Jestem przeciwna parytetom. Jestem zwolenniczką silnych kobiet. Jeśli chcą być traktowane na równi z mężczyznami, nie mogą oczekiwać taryfy ulgowej. Tworzenie gwarancji na papierze jest w istocie separowaniem, nie równouprawnieniem. Jeśli mają być silne, muszą się wspierać. Ale też szerokim łukiem omijać te, które szkodzą wizerunkowi.

Ambasadorką kobiet w polityce (i nie tylko) mogła być całkiem mądra kandydatka lewicy na prezydenta.
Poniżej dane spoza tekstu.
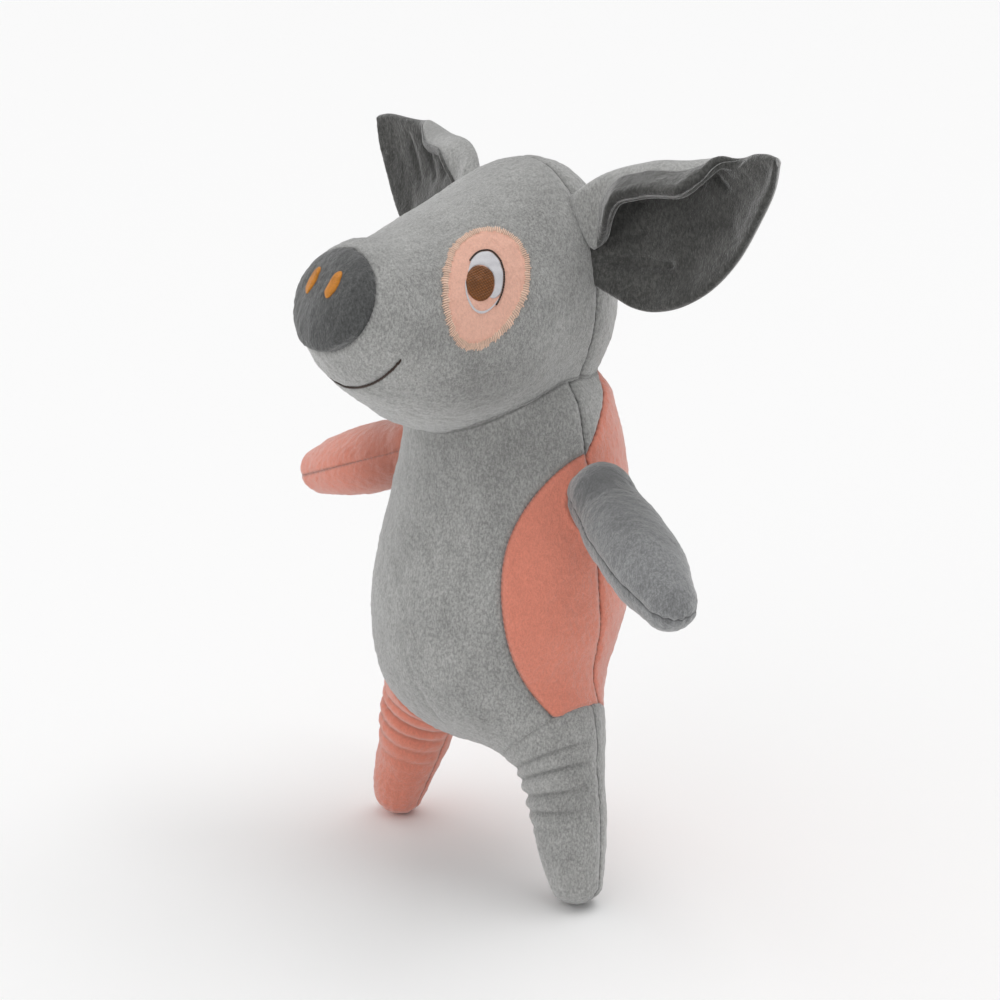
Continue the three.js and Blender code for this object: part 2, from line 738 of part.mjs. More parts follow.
const threads = {
  eye_patch: pinkPlush, eye_patch_border: pinkThread, eye_white: whiteThread,
  iris: brownThread, eye_outline: darkThread,
};
for (const [side, name, patched] of [[1, 'left', true], [-1, 'right', false]]) {
  for (const [piece, solid] of Object.entries(eye(side, patched))) {
    add(body, `${piece}_${name}`, solid, threads[piece]);
  }
}

for (const [name, { root, inner, outer }] of Object.entries(ears)) {
  const group = pivot(root);
  add(group, `ear_outer_${name}`, outer, greyPlush);
  add(group, `ear_inner_${name}`, inner, darkPlush);
}

for (const [name, cover] of [['left', armPlush], ['right', pinkPlush]]) {
  const group = pivot(arms[name].root);
  const { halves: [upper, lower], stuffing } = limbPieces(arms[name], false);
  add(group, `arm_top_${name}`, upper, cover);
  add(group, `arm_bottom_${name}`, lower, cover);
  add(group, `arm_stuffing_${name}`, stuffing, fibre);
}

for (const [name, cover] of [['left', greyPlush], ['right', pinkPlush]]) {
  const group = pivot(legs[name].root);
  const { halves: [front, back], stuffing } = limbPieces(legs[name], true);
  add(group, `leg_front_${name}`, front, cover);
  add(group, `leg_back_${name}`, back, cover);
  add(group, `leg_stuffing_${name}`, stuffing, fibre);
}

add(pivot(tailRoot), 'tail', tail(), greyPlush);

// The part's origin lies on the floor, under the middle of its box
const span = new THREE.Box3().setFromObject(pig, true);
const middle = span.getCenter(new THREE.Vector3());
pig.position.set(-middle.x, -middle.y, -span.min.z);
pig.updateMatrixWorld(true);

export default pig;
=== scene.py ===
"""A standing plush pig: short-pile cloth panels sewn round a filling, with an embroidered face.

Metres, +Z up. The pig looks along -Y and its left side is +X.
"""
import json
import math

import bpy
import numpy as np
from bpy.props import FloatProperty, FloatVectorProperty, PointerProperty
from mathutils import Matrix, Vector
from mathutils.bvhtree import BVHTree


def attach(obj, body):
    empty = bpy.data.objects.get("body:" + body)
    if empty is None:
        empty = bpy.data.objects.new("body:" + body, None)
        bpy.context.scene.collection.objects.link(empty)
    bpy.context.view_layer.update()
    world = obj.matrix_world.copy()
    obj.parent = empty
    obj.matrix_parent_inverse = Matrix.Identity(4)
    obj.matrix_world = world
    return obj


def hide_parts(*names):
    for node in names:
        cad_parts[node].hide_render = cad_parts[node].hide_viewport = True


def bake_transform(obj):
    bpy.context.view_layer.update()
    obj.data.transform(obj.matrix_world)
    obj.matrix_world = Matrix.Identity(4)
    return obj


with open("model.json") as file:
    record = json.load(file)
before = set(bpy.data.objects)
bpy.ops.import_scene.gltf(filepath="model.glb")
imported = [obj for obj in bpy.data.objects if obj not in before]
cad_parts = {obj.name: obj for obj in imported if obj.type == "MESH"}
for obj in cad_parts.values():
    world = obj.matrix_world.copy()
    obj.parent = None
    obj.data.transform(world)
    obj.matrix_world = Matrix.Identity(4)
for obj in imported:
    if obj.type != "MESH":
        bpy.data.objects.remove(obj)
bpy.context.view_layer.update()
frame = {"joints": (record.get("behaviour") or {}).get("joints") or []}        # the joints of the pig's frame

bl_info = {
    "name": "Plush Pig",
    "version": (1, 0, 0),
    "blender": (4, 5, 0),
    "location": "View3D > Sidebar > Plush Pig",
    "description": "Sews, fills and embroiders a standing plush pig around its fixed frame",
    "category": "Object",
}

MM = 0.001
SIDES = {"left": 1, "right": -1}


def joint_place(name):
    """Where a joint of the frame sits."""
    joint = next(j for j in frame["joints"] if j["name"] == name)
    return np.array(joint["pos_m"], float)


# The pattern's own origin: on the floor, under the middle of the shoulders
HIP_BACK = 5.3 * MM
MIDDLE = (joint_place("hip_left") + joint_place("hip_right")) / 2
MIDDLE = np.array([MIDDLE[0], MIDDLE[1] - HIP_BACK, 0.0])

# Torso rows: height, half width, half depth, and how far back the centre lies
TORSO_SHARES = [
    (0, 0, 0, 0.3), (0.022, 0.42, 0.355, 0.3), (0.07, 0.68, 0.61, 0.31), (0.15, 0.87, 0.83, 0.35),
    (0.255, 0.95, 0.94, 0.39), (0.375, 1, 1, 0.56), (0.495, 0.97, 0.995, 0.74),
    (0.615, 0.92, 0.955, 0.94), (0.74, 0.85, 0.9, 1), (0.84, 0.79, 0.845, 0.95),
    (0.92, 0.71, 0.76, 0.91), (0.975, 0.49, 0.51, 0.86), (1, 0, 0, 0.86),
]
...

Pardon, kandydatka lewicy, która do lewicy się nie przyznaje. Serca nie ma po lewej stronie, nie ma go też po stronie kobiet. I nie ma też krzty kwalifikacji do objęcia najwyższego urzędu w państwie.

Za to mimo nadludzkich wysiłków zdyskredytowania roli lewicy w życiu publicznym wywołała dyskusję. Dyskusja trwa, ale niestety nie polega na tym, na czym polegać powinna. Nie ma dyskusji o tym jaka powinna być polska lewica. Jak powinna formatować się w czasie kiedy hasła prospołeczne przedostają sie na sztandary Europy. Kiedy ludzie bardziej niz kiedykolwiek nie ufaja instytucjom. Chcą widzeć jednostkę, a nie potężne wspólnotowe machiny. Kiedy powstają grupy prekariuszy, a ekonomiści coraz częściej analizują wagę niskich wynagrodzeń w kontekście rozwoju państwa.
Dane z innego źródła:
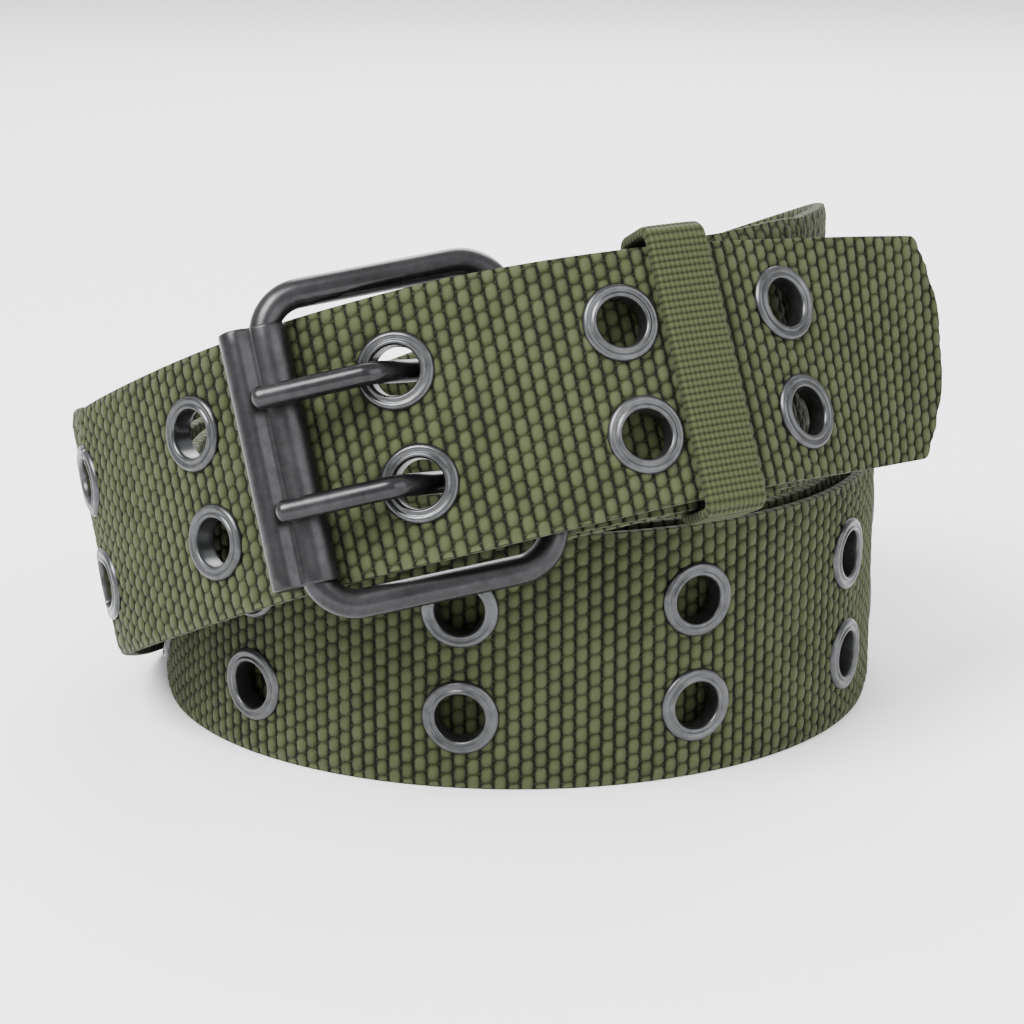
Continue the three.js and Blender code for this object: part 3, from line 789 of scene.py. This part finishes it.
# every piece's faces are turned outwards, by the sign of its volume
for piece in strapParts + eyelets + metalParts + [keeperLoop]:
    mesh = piece.data
    co = np.empty(len(mesh.vertices) * 3, np.float32)
    mesh.vertices.foreach_get("co", co)
    co = co.reshape(-1, 3)
    mesh.calc_loop_triangles()
    tri = np.empty(len(mesh.loop_triangles) * 3, np.int32)
    mesh.loop_triangles.foreach_get("vertices", tri)
    a, b, c = (co[tri.reshape(-1, 3)[:, k]] - co.mean(axis=0) for k in range(3))
    volume = np.einsum("ij,ij->i", a, np.cross(b, c)).sum()
    if volume < 0:
        mesh.flip_normals()
    print(piece.name, len(tri) // 3, "volume", round(float(volume) * 1e9 / 6, 1))


def material(name):
    m = bpy.data.materials.new(name)
    m.use_nodes = True
    nodes = m.node_tree.nodes
    return m, m.node_tree, nodes["Principled BSDF"]


def link(tree, a, b):
    tree.links.new(a, b)


def mathNode(tree, operation, *values, clamp=False):
    node = tree.nodes.new("ShaderNodeMath")
    node.operation = operation
    node.use_clamp = clamp
    for socket, value in zip(node.inputs, values):
        if isinstance(value, (int, float)):
            socket.default_value = value
        else:
            tree.links.new(value, socket)
    return node.outputs[0]


def beadGroup():
    tree = bpy.data.node_groups.new("Bead weave", "ShaderNodeTree")
    tree.interface.new_socket("Cloth", in_out="INPUT", socket_type="NodeSocketVector")
    for label in ("Bead", "Tint", "Yarn"):
        tree.interface.new_socket(label, in_out="OUTPUT", socket_type="NodeSocketFloat")
    start = tree.nodes.new("NodeGroupInput")
    end = tree.nodes.new("NodeGroupOutput")
    split = tree.nodes.new("ShaderNodeSeparateXYZ")
    link(tree, start.outputs[0], split.inputs[0])
    column = mathNode(tree, "DIVIDE", split.outputs[0], web["column"])
    number = mathNode(tree, "FLOOR", column)
    fu = mathNode(tree, "SUBTRACT", mathNode(tree, "FRACT", column), 0.5)
    odd = mathNode(tree, "MULTIPLY", mathNode(tree, "MODULO", number, 2.0), 0.5)
    row = mathNode(tree, "ADD", mathNode(tree, "DIVIDE", split.outputs[1], web["bead"]), odd)
    row = mathNode(tree, "MULTIPLY_ADD", fu, web["skew"], row)
    rowNumber = mathNode(tree, "FLOOR", row)
    fv = mathNode(tree, "SUBTRACT", mathNode(tree, "SUBTRACT", row, rowNumber), 0.5)
    wide = mathNode(tree, "DIVIDE", mathNode(tree, "ABSOLUTE", fu), web["beadWidth"])
    long = mathNode(tree, "DIVIDE", mathNode(tree, "ABSOLUTE", fv), web["beadLength"])
    wide = mathNode(tree, "POWER", wide, web["beadPower"])
    long = mathNode(tree, "POWER", long, web["beadPower"])
    dome = mathNode(tree, "SUBTRACT", 1.0, mathNode(tree, "ADD", wide, long), clamp=True)
    bead = mathNode(tree, "POWER", dome, 0.5)
    # the weft shows as a fine thread between the ends of two beads
    thread = mathNode(tree, "SUBTRACT", 0.5, mathNode(tree, "ABSOLUTE", fv))
    thread = mathNode(tree, "MULTIPLY", thread, web["weftSteepness"])
    thread = mathNode(tree, "SUBTRACT", 1.0, thread, clamp=True)
    thread = mathNode(tree, "MULTIPLY", thread, web["weft"])
    bead = mathNode(tree, "MAXIMUM", bead, thread)
    link(tree, bead, end.inputs["Bead"])
    cell = tree.nodes.new("ShaderNodeCombineXYZ")
    link(tree, number, cell.inputs[0])
    link(tree, rowNumber, cell.inputs[1])
    tint = tree.nodes.new("ShaderNodeTexWhiteNoise")
    link(tree, cell.outputs[0], tint.inputs["Vector"])
    link(tree, tint.outputs["Value"], end.inputs["Tint"])
    # yarn: fine noise, stretched along the beads
    wave = tree.nodes.new("ShaderNodeTexNoise")
    wave.inputs["Scale"].default_value = 1.0
    wave.inputs["Detail"].default_value = web["yarnDetail"]
    stretch = tree.nodes.new("ShaderNodeVectorMath")
    stretch.operation = "MULTIPLY"
    stretch.inputs[1].default_value = web["yarnStretch"]
    link(tree, start.outputs[0], stretch.inputs[0])
    link(tree, stretch.outputs[0], wave.inputs["Vector"])
    link(tree, wave.outputs["Fac"], end.inputs["Yarn"])
    return tree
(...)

I w taką scenerie europejskich nastrojów wchodzi jedna z kandydatek lewicy. Jedzie na zjazd liderów i premierów Partii Europejskich Socjalistów w Madrycie. (Co należy oddać, wydarzenie można było świetnie wykorzystać w kampanii.) Duże nazwiska biją brawo i nawet jeśli to lewicowa kurtuazja, to ta kandydatka kompletnie nie rozumie swojej roli, ba, sprawia wrażenie jakby nawet nie chciała nauczyć sie jej na pamięć, choć na potrzeby kampanii nauczyła się wielu innych kwestii. Wchodzi na scene i milczy. A jedyny jej przekaz to kokieteryjne „szuszanie” do towarzyszczących jej kamer.

Kilka tygodni później utyskiwanie nad losem młodych bezrobotnych przypieczętowuje zgrabną haleczką na pokazie strojów za kilka tysięcy złotych.

Bo nie o młodych, nie o kobiety i nie o lewicę w jej kampanii chodzi.

Nie ma też dyskusji o tym czy Polska potrzebuje dzisiaj lewicy. Czy jednak nie mają racji podłamani działacze lewej strony, że większość socjalnych wyborców odebrało im już PiS i PO. Żaden z kandydatów lewej strony nie miał i nie ma już szans, by na poważnie zawalczyć o urząd prezydencki, ale ma (miał) szanse by udowodnić, że socjaliści ciągle mają coś do powiedzenia.

Do wyborów zostało 7 dni. Prawdopodobnie też 7 dni do wyprowadzenia sztandaru. Czerwony sztandar, niczym białą flagę, wyprowadzi kobieta w białej sukience. Może to i dobrze. Można będzie sprawdzić czy w polityce też działa efekt bazy.